Now for those interested in more details. I’m one of those people who enjoys their vore as wholesome friendly fun between friends. No one gets hurt and it’s all for the enjoyment of both parties. I haven’t ever struggled with accepting that vore is a fetish I have outside of that first wtf moment most go through. What I haven’t been able to get past is my dislike for the less wholesome flavours of vore. I can accept that they exist, and others enjoy them but it’s simply not for me. Always leaves me with a pit in my stomach or an odd feeling when the prey suffers or dies. This, for some odd reason, includes reformation.

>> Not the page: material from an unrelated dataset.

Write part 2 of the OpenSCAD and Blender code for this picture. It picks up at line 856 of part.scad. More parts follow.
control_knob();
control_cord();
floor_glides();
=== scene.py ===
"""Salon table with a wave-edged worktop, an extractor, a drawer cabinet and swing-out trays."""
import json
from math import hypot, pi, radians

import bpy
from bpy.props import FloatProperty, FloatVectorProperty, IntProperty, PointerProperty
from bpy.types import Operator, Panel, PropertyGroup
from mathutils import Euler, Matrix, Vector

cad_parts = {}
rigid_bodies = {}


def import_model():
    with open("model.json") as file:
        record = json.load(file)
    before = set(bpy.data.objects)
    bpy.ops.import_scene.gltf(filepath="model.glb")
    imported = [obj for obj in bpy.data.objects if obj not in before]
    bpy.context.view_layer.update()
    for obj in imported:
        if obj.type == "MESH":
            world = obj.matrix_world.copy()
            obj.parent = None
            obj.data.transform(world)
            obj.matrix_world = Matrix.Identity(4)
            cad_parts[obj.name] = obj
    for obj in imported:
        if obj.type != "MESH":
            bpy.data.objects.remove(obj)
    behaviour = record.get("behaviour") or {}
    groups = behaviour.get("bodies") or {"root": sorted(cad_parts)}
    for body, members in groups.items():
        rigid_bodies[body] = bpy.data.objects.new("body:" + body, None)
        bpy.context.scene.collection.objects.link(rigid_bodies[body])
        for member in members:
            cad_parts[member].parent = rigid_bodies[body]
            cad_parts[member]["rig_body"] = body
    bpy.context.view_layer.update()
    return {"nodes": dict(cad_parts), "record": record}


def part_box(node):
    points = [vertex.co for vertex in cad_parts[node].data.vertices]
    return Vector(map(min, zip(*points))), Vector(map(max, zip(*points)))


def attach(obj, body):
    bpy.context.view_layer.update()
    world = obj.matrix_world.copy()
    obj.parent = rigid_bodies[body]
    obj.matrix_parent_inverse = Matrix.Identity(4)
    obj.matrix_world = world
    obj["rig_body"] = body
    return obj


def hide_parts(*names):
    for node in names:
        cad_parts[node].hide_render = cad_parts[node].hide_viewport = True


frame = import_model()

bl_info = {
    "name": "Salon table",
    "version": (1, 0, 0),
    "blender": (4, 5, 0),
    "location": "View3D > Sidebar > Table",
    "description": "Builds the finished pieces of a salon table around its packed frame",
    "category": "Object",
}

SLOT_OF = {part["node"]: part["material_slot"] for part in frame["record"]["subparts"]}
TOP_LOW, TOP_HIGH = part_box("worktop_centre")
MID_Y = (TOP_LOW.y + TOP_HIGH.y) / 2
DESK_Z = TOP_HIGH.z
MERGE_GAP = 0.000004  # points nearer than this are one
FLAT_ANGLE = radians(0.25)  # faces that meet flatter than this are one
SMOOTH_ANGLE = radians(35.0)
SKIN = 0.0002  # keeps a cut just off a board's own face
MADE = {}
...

Then, some time ago, I managed to befriend someone pretty much enjoys most flavours of vore and while it’s pretty obvious we got divergent tastes we get along swimmingly and even got some pretty fun rping going which was nice. One day he told me he found an artist that wrote really, really good stories. They weren’t quite up his alley either but as he said, “It’s like a train wreck, you simply can’t look away.”
He asked me if I wanted a link to check it out since I too write (shoddy) vore fiction and I decided to, for now, ignore his warnings and give it a look. I’m always looking to become less shit at writing, so I wanted to see what high quality vore fiction looks like. Safe to say, his description was spot on. I started reading, immediately developed a seething hatred for the two main characters but kept reading. After the first one I already knew I hated everything about these stories but also couldn’t deny they were written exceptionally well. They truly managed to capture me even though I hated them which is quite the feat.

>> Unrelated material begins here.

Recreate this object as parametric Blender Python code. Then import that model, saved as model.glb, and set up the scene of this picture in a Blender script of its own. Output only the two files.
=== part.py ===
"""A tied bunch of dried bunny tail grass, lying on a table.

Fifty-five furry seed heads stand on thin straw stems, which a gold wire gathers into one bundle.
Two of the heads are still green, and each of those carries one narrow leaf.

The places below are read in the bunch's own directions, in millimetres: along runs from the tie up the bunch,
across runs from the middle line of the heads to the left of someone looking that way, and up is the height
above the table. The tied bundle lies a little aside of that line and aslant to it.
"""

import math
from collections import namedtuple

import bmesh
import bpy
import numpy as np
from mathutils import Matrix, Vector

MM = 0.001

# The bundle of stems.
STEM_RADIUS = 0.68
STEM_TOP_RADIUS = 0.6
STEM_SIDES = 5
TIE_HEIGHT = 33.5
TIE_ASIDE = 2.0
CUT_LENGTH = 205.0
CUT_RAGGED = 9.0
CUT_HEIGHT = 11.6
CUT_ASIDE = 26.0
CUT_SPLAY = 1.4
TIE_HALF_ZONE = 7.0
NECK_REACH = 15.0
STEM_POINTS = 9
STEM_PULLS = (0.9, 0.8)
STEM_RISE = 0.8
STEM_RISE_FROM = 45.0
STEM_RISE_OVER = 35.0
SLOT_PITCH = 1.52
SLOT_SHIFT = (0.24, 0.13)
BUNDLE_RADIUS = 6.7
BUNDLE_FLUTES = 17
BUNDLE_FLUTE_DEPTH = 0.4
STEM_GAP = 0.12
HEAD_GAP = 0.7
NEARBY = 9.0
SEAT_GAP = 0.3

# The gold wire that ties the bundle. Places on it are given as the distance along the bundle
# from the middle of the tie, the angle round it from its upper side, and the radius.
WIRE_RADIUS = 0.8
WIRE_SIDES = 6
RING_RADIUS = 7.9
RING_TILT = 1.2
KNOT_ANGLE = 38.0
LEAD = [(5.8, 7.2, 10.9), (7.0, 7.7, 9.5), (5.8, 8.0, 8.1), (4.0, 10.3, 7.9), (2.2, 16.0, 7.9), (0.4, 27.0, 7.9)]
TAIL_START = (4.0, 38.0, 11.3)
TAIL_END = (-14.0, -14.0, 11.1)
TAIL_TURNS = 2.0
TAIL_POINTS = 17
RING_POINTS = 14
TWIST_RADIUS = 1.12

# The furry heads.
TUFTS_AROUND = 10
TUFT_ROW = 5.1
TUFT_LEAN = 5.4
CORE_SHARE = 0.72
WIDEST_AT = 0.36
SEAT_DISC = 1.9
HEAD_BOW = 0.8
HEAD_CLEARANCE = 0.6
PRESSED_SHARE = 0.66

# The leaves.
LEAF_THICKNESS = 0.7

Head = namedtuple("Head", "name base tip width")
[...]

The end of the story is that I read everything that author had published. Hating every story just as much as the next but I could never stop, too enthralled by his writing. I know hate is a strong word, but I think it aptly describes what I felt then. Normally I’m not a violent person but in my head, I had these violent torture scenarios unfolding, describing the things I wanted to do to the characters the author had created. After spending the next couple days with an odd feeling in my gut and generally being a much angrier person than normally, things eventually settled for the most part.

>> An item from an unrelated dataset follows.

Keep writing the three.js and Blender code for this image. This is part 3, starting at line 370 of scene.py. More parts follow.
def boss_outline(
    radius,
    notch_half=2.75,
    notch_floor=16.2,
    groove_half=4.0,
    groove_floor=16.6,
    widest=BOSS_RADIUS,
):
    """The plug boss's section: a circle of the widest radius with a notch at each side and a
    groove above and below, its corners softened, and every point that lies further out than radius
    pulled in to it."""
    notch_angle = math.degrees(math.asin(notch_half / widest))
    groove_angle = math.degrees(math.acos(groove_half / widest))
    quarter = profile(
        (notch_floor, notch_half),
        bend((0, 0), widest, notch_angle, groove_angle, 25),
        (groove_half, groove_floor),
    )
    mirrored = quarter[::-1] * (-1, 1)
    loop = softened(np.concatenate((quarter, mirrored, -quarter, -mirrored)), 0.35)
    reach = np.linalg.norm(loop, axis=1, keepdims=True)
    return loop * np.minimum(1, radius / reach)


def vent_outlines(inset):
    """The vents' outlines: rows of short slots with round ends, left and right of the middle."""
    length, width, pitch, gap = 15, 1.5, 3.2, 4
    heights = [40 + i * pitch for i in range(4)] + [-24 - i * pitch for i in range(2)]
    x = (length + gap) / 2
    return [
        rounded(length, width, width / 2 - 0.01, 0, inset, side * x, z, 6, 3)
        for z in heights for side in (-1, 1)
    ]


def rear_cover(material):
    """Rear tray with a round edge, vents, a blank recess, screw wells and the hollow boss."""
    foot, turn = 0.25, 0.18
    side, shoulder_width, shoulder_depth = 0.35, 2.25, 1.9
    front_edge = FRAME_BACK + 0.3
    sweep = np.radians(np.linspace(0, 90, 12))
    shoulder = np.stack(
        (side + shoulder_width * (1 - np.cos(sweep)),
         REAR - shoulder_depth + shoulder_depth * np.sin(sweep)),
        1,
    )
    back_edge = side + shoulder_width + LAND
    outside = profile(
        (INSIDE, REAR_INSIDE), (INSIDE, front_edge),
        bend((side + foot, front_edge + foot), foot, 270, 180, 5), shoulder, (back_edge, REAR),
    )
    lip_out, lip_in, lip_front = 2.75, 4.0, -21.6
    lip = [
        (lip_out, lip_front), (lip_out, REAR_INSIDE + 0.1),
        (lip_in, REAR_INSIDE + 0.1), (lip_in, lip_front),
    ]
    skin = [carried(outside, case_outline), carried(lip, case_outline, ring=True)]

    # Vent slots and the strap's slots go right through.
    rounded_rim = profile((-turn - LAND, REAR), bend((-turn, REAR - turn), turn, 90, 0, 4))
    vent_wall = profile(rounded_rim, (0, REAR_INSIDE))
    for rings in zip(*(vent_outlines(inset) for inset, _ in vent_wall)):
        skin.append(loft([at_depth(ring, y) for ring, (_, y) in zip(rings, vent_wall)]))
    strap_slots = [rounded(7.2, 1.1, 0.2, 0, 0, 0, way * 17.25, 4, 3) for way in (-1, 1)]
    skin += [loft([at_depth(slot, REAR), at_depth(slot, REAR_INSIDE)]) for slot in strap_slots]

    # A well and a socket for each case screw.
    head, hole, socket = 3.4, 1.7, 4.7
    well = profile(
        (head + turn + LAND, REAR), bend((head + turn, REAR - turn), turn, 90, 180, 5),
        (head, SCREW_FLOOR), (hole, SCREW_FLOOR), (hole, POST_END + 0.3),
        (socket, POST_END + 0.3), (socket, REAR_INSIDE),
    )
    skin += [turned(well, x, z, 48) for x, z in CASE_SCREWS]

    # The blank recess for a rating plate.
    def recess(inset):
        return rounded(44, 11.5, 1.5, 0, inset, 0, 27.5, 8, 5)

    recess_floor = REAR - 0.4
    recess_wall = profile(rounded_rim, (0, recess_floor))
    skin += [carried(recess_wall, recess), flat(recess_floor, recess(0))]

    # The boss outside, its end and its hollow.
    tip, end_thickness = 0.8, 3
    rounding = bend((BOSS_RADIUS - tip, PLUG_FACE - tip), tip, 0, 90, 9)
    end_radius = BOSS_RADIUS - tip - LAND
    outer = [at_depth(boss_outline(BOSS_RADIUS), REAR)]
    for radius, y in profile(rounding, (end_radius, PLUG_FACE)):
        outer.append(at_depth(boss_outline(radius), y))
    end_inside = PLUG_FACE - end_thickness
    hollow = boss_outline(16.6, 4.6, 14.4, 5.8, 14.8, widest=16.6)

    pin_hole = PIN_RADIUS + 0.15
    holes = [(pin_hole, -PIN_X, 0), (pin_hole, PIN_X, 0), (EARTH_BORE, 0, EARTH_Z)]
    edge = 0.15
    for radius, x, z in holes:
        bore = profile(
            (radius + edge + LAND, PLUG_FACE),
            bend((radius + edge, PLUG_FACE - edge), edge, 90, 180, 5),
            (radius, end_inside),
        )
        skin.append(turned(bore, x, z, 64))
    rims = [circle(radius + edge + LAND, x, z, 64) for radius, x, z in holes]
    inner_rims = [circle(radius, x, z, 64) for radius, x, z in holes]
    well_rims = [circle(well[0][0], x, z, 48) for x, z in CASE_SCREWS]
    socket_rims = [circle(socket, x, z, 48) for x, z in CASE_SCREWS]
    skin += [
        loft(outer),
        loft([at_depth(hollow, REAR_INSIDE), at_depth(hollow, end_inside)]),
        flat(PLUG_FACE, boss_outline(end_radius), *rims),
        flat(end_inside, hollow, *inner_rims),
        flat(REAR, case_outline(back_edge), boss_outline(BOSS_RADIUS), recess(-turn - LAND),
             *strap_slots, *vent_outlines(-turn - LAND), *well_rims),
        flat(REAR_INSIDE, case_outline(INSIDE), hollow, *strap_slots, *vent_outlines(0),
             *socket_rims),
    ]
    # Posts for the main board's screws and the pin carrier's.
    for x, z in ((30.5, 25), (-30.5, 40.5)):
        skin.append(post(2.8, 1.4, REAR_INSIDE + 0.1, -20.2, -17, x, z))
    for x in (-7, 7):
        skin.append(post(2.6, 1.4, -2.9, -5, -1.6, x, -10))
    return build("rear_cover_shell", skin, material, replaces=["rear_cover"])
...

That is until one day, a few weeks later, my thoughts wandered back to me reading those stories and it caused some sort of spark that put ideas in my head for a story. The ideas were very much in the same vein as what I had read and caused much of the same feelings. I tried ignoring them hoping the ideas would go away eventually but they never did. My head kept circling back to them and for quite a while they’d take up large parts of my idle time, eventually growing into a full-fledged story of their own. Only after writing it out and rounding things off did I finally stop going back to these ideas. The result is a story I hate just about as much as those that author had written and I hate myself for writing it.
That self-hatred was probably the worst part of it. Whenever those ideas came back up, they’d bring up the usually well contained dislike for myself. I won’t get too much into it here but safe to say, I do not like myself much at all. And that story still stands as a monument to that. Then things for fine for a while until just earlier today my friend brought up that that author had published another drawing of his, warning me that it features what I’d expect. And so, I am sat here, another idea for the next cruel story in my head that has not been leaving me for the past few hours. It too brought the same feelings with it again like the first time I got ideas like this. Hopefully this time I won’t have to write it out to rid myself of these ideas but even if I do, I think I’ll draw some conclusions from this. I’ll simply have to avoid exposure to that specific artist in the future.
Now with all that said, I’m curious to hear if any of you ever had similar experiences to this, being exposed to content you don’t like and then ending up stuck with similar ideas in your head that won’t leave you alone. How did you deal with them? What triggered them? Generally curious to hear about your experiences and thank you for reading this page long essay on what should be a non issue.